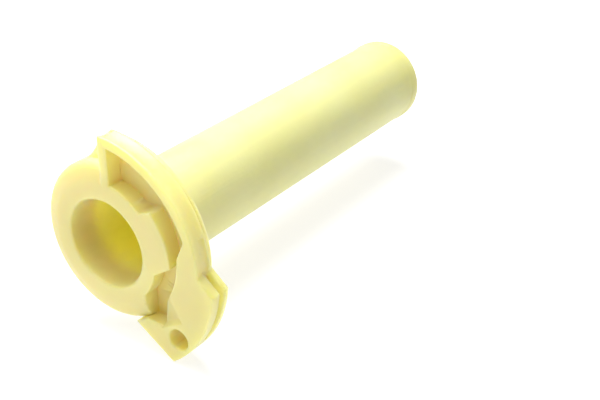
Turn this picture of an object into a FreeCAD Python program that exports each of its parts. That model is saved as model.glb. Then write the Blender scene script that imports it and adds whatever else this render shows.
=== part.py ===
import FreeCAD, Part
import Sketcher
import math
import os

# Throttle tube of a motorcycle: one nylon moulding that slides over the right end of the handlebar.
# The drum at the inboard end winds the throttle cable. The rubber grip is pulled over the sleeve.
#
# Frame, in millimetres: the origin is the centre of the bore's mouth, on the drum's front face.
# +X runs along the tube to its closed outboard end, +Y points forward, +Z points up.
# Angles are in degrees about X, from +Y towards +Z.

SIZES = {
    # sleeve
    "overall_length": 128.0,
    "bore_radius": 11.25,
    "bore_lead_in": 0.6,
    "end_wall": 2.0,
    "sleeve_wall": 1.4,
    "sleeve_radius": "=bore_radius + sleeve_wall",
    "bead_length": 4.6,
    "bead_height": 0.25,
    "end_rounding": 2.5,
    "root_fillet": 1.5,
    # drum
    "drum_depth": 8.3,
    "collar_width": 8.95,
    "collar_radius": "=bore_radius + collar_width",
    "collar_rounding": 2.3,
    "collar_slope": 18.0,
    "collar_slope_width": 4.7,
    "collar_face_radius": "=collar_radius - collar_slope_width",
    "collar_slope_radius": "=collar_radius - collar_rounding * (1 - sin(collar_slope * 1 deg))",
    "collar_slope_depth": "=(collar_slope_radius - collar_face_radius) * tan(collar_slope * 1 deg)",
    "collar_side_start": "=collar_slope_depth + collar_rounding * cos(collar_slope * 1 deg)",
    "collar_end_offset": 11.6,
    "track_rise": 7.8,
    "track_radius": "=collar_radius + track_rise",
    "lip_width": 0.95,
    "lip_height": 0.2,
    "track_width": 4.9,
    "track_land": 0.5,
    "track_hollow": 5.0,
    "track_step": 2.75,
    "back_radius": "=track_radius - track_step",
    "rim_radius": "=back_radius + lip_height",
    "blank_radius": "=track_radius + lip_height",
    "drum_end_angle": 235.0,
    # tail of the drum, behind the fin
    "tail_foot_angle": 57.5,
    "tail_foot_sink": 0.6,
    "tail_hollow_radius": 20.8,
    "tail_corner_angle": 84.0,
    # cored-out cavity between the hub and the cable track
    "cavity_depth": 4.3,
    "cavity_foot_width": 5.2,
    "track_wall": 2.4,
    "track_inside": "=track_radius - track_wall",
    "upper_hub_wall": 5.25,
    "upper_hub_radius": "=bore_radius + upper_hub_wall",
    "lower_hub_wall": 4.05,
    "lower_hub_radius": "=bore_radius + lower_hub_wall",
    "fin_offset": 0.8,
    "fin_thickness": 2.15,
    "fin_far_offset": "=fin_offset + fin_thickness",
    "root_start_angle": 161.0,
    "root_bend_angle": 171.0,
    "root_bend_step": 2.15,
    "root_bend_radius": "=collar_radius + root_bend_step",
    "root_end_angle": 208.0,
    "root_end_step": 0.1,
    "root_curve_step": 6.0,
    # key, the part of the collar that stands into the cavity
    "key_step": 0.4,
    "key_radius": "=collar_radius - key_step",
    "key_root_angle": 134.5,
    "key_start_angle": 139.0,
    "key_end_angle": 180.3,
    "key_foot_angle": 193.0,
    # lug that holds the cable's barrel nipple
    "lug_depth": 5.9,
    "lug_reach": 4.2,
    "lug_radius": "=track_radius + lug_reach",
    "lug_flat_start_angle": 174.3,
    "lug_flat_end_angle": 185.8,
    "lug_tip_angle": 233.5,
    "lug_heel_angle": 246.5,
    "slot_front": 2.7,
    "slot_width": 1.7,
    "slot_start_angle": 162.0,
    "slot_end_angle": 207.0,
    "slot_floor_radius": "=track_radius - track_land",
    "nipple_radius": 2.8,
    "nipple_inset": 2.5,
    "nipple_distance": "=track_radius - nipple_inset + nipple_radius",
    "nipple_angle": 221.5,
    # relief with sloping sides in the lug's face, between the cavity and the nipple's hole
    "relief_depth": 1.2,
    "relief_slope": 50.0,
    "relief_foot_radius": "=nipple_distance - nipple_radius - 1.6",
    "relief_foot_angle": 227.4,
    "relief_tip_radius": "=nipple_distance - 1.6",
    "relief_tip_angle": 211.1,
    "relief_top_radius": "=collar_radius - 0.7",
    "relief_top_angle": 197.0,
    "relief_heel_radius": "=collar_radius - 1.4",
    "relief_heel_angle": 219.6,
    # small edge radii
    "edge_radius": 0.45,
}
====
Extract every line above exactly as it stands.

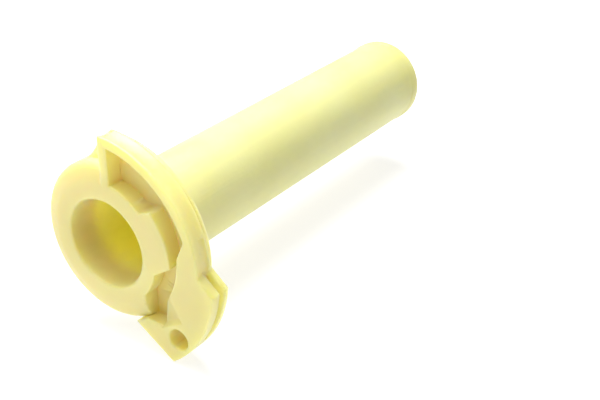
Turn this picture of an object into a FreeCAD Python program that exports each of its parts. That model is saved as model.glb. Then write the Blender scene script that imports it and adds whatever else this render shows.
=== part.py ===
import FreeCAD, Part
import Sketcher
import math
import os

# Throttle tube of a motorcycle: one nylon moulding that slides over the right end of the handlebar.
# The drum at the inboard end winds the throttle cable. The rubber grip is pulled over the sleeve.
#
# Frame, in millimetres: the origin is the centre of the bore's mouth, on the drum's front face.
# +X runs along the tube to its closed outboard end, +Y points forward, +Z points up.
# Angles are in degrees about X, from +Y towards +Z.

SIZES = {
    # sleeve
    "overall_length": 128.0,
    "bore_radius": 11.25,
    "bore_lead_in": 0.6,
    "end_wall": 2.0,
    "sleeve_wall": 1.4,
    "sleeve_radius": "=bore_radius + sleeve_wall",
    "bead_length": 4.6,
    "bead_height": 0.25,
    "end_rounding": 2.5,
    "root_fillet": 1.5,
    # drum
    "drum_depth": 8.3,
    "collar_width": 8.95,
    "collar_radius": "=bore_radius + collar_width",
    "collar_rounding": 2.3,
    "collar_slope": 18.0,
    "collar_slope_width": 4.7,
    "collar_face_radius": "=collar_radius - collar_slope_width",
    "collar_slope_radius": "=collar_radius - collar_rounding * (1 - sin(collar_slope * 1 deg))",
    "collar_slope_depth": "=(collar_slope_radius - collar_face_radius) * tan(collar_slope * 1 deg)",
    "collar_side_start": "=collar_slope_depth + collar_rounding * cos(collar_slope * 1 deg)",
    "collar_end_offset": 11.6,
    "track_rise": 7.8,
    "track_radius": "=collar_radius + track_rise",
    "lip_width": 0.95,
    "lip_height": 0.2,
    "track_width": 4.9,
    "track_land": 0.5,
    "track_hollow": 5.0,
    "track_step": 2.75,
    "back_radius": "=track_radius - track_step",
    "rim_radius": "=back_radius + lip_height",
    "blank_radius": "=track_radius + lip_height",
    "drum_end_angle": 235.0,
    # tail of the drum, behind the fin
    "tail_foot_angle": 57.5,
    "tail_foot_sink": 0.6,
    "tail_hollow_radius": 20.8,
    "tail_corner_angle": 84.0,
    # cored-out cavity between the hub and the cable track
    "cavity_depth": 4.3,
    "cavity_foot_width": 5.2,
    "track_wall": 2.4,
    "track_inside": "=track_radius - track_wall",
    "upper_hub_wall": 5.25,
    "upper_hub_radius": "=bore_radius + upper_hub_wall",
    "lower_hub_wall": 4.05,
    "lower_hub_radius": "=bore_radius + lower_hub_wall",
    "fin_offset": 0.8,
    "fin_thickness": 2.15,
    "fin_far_offset": "=fin_offset + fin_thickness",
    "root_start_angle": 161.0,
    "root_bend_angle": 171.0,
    "root_bend_step": 2.15,
    "root_bend_radius": "=collar_radius + root_bend_step",
    "root_end_angle": 208.0,
    "root_end_step": 0.1,
    "root_curve_step": 6.0,
    # key, the part of the collar that stands into the cavity
    "key_step": 0.4,
    "key_radius": "=collar_radius - key_step",
    "key_root_angle": 134.5,
    "key_start_angle": 139.0,
    "key_end_angle": 180.3,
    "key_foot_angle": 193.0,
    # lug that holds the cable's barrel nipple
    "lug_depth": 5.9,
    "lug_reach": 4.2,
    "lug_radius": "=track_radius + lug_reach",
    "lug_flat_start_angle": 174.3,
    "lug_flat_end_angle": 185.8,
    "lug_tip_angle": 233.5,
    "lug_heel_angle": 246.5,
    "slot_front": 2.7,
    "slot_width": 1.7,
    "slot_start_angle": 162.0,
    "slot_end_angle": 207.0,
    "slot_floor_radius": "=track_radius - track_land",
    "nipple_radius": 2.8,
    "nipple_inset": 2.5,
    "nipple_distance": "=track_radius - nipple_inset + nipple_radius",
    "nipple_angle": 221.5,
    # relief with sloping sides in the lug's face, between the cavity and the nipple's hole
    "relief_depth": 1.2,
    "relief_slope": 50.0,
    "relief_foot_radius": "=nipple_distance - nipple_radius - 1.6",
    "relief_foot_angle": 227.4,
    "relief_tip_radius": "=nipple_distance - 1.6",
    "relief_tip_angle": 211.1,
    "relief_top_radius": "=collar_radius - 0.7",
    "relief_top_angle": 197.0,
    "relief_heel_radius": "=collar_radius - 1.4",
    "relief_heel_angle": 219.6,
    # small edge radii
    "edge_radius": 0.45,
}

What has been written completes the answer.